_DO THIS_
Within the entries below, find the portion that opens with the line containing "Recreate this object" and closes with the line containing "them into place.". Retype that portion exactly and only.

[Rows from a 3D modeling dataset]
· · · ·

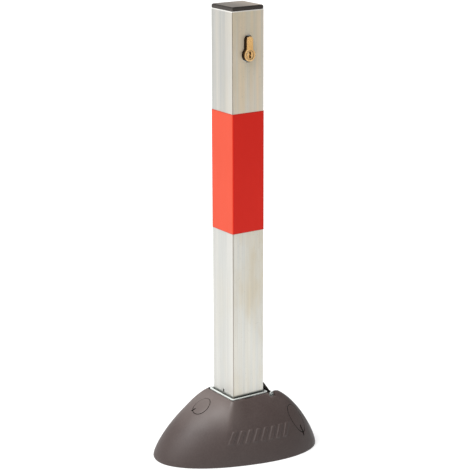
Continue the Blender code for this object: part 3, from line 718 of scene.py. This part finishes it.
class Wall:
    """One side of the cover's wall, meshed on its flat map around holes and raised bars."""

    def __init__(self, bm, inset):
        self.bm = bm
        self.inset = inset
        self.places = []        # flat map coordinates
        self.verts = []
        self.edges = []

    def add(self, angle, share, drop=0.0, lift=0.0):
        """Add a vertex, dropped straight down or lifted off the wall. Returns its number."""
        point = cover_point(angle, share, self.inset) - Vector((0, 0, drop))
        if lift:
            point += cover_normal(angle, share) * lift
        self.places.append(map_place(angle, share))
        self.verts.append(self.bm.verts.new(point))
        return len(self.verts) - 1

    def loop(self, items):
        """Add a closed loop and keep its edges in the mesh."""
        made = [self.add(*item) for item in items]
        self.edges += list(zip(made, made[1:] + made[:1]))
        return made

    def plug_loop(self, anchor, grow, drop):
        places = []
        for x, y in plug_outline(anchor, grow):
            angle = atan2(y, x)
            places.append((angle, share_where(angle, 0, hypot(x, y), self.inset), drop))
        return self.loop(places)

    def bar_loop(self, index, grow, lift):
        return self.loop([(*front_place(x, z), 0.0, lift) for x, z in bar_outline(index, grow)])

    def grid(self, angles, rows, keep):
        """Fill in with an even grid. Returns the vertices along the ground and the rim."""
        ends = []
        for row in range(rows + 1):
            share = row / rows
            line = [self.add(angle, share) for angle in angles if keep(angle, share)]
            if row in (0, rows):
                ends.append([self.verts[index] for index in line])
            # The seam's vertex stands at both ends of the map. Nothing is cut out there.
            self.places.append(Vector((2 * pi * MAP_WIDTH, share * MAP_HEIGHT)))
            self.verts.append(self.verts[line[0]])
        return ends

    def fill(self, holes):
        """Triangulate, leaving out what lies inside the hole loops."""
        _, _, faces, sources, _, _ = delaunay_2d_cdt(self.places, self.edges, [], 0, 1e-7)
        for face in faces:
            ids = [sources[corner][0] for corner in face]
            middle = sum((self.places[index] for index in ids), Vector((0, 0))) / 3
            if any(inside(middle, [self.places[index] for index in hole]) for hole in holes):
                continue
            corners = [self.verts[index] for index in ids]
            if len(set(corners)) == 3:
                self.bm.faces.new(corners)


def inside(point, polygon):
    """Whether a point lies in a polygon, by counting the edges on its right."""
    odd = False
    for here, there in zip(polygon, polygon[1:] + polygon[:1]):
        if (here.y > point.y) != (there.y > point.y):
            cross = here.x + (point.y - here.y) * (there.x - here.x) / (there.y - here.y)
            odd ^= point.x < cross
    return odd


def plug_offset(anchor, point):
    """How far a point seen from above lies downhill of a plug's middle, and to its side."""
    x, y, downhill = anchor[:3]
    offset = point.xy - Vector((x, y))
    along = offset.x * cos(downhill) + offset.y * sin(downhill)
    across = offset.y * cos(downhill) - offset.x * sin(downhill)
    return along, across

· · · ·

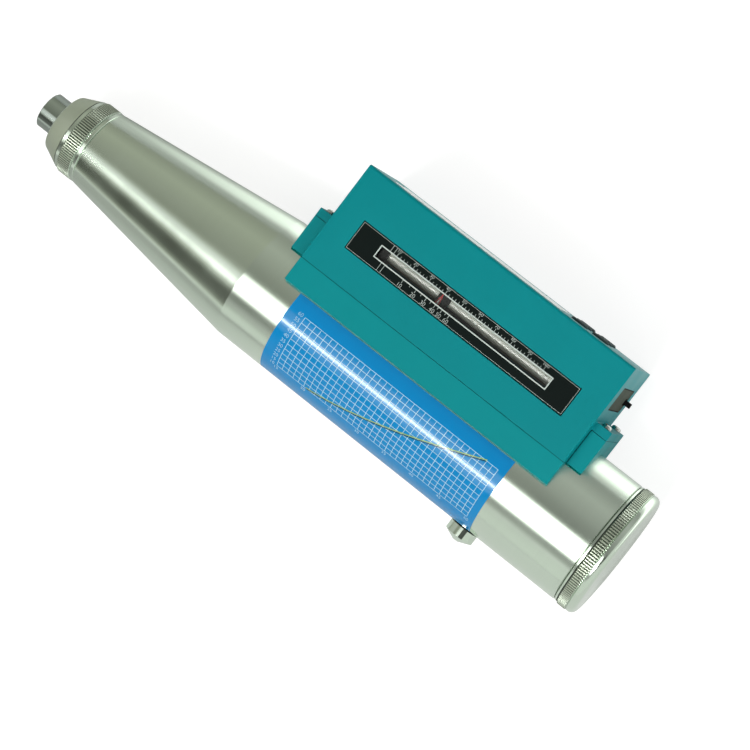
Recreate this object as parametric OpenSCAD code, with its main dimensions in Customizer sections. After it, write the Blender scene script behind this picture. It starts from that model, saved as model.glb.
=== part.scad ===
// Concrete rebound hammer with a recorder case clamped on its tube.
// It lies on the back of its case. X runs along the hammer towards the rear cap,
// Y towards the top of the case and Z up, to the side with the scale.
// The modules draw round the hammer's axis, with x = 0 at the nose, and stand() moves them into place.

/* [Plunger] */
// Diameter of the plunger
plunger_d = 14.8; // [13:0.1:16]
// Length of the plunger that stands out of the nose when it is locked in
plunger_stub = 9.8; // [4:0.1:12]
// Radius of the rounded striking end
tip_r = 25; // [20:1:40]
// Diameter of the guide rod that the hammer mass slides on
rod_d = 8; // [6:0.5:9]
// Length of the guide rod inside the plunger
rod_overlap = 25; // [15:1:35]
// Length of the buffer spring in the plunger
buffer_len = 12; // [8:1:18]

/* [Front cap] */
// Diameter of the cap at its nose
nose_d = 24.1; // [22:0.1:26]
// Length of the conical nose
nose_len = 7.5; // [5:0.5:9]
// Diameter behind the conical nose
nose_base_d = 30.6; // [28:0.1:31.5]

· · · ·

_COMPLETE RESPONSE_
Recreate this object as parametric OpenSCAD code, with its main dimensions in Customizer sections. After it, write the Blender scene script behind this picture. It starts from that model, saved as model.glb.
=== part.scad ===
// Concrete rebound hammer with a recorder case clamped on its tube.
// It lies on the back of its case. X runs along the hammer towards the rear cap,
// Y towards the top of the case and Z up, to the side with the scale.
// The modules draw round the hammer's axis, with x = 0 at the nose, and stand() moves them into place.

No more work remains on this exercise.